ROI should be evaluated across labor efficiency, inventory accuracy, order cycle time, expedited freight reduction, invoice reconciliation effort, and service-level performance. Executive teams should also account for softer but strategic gains such as faster onboarding of new facilities, reduced integration risk during acquisitions, and improved operational visibility for planning. The strongest business case is usually not one dramatic savings line, but a portfolio of measurable improvements across connected enterprise operations.
Executive recommendations for distribution leaders
- Treat warehouse automation as enterprise workflow orchestration across ERP, WMS, TMS, procurement, and finance rather than as isolated warehouse tooling.
- Prioritize high-friction workflows first, especially receiving exceptions, order release, replenishment coordination, shipment confirmation, and invoice reconciliation.
- Modernize middleware and API governance early so process improvements can scale across sites and partner ecosystems.
- Use process intelligence dashboards tied to workflow events to expose bottlenecks, SLA breaches, and recurring exception patterns.
- Apply AI-assisted automation to decision support and exception prioritization, but keep governance, auditability, and human accountability in place.
- Build a warehouse automation operating model with standardized workflow rules, ownership, testing, and resilience controls before expanding automation broadly.
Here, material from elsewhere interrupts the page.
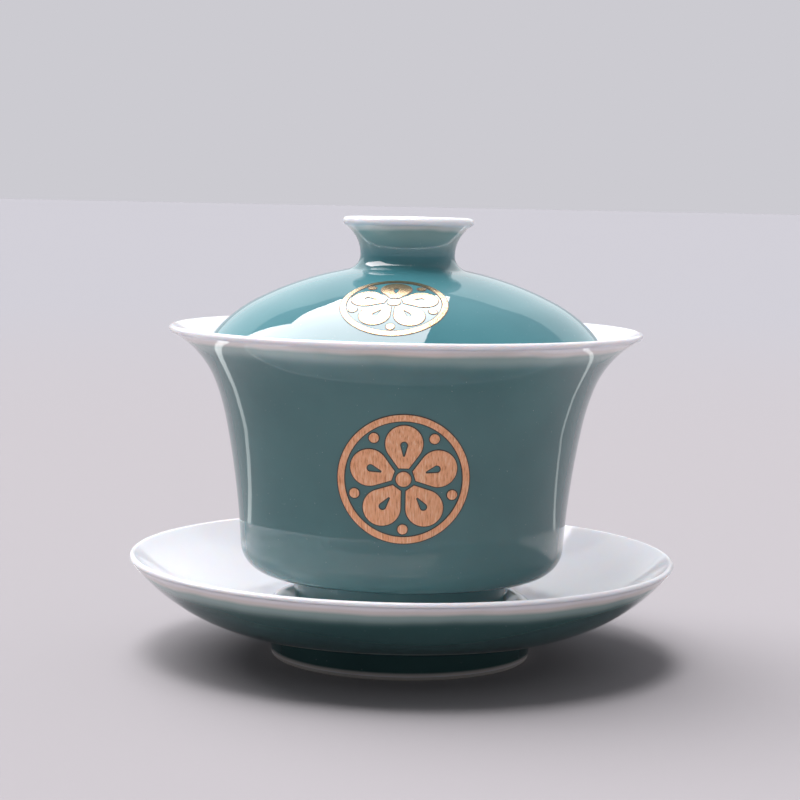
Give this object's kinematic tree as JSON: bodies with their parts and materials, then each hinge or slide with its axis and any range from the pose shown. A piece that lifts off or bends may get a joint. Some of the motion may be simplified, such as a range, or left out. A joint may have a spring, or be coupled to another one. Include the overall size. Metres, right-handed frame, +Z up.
{
  "type": "gaiwan",
  "caption": "Lidded tea bowl on a saucer: a flared bowl stands in the saucer's well, and a domed lid with a hollow ring knob rests inside its rim.",
  "frame": {"origin": "on the axis of the saucer, bowl and lid, at the surface that the saucer's foot ring stands on", "axes": "+Z up along the axis; -Y towards the front, where the emblems are; +X to the right seen from the front"},
  "size_m": [0.1156, 0.1156, 0.0934],
  "materials": {
    "porcelain": "white porcelain under a clear gloss glaze",
    "teal_glaze": "gloss teal celadon glaze",
    "gold_leaf": "satin copper-gold, finely brushed upwards"
  },
  "bodies": {
    "saucer": {"saucer_body": "porcelain", "saucer_glaze": "teal_glaze"},
    "bowl": {"bowl_body": "porcelain", "bowl_glaze": "teal_glaze", "bowl_emblem": "gold_leaf"},
    "lid": {"lid_body": "porcelain", "lid_knob": "porcelain", "lid_glaze": "teal_glaze", "knob_recess_glaze": "teal_glaze", "lid_emblem": "gold_leaf"}
  },
  "joints": [
    {"name": "bowl_lift", "type": "slide", "parent": "saucer", "child": "bowl", "axis": [0, 0, 1], "range_m": [0, 0.06]},
    {"name": "lid_lift", "type": "slide", "parent": "bowl", "child": "lid", "axis": [0, 0, 1], "range_m": [0, 0.06]}
  ]
}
Distribution warehouse efficiency improves when ERP automation is designed as connected operational infrastructure. Workflow rules, integration architecture, process intelligence, and governance together create the conditions for faster execution, better visibility, and more reliable scaling. For enterprises navigating cloud ERP modernization, partner complexity, and rising service expectations, this is no longer a back-office optimization initiative. It is a core capability for operational performance and resilience.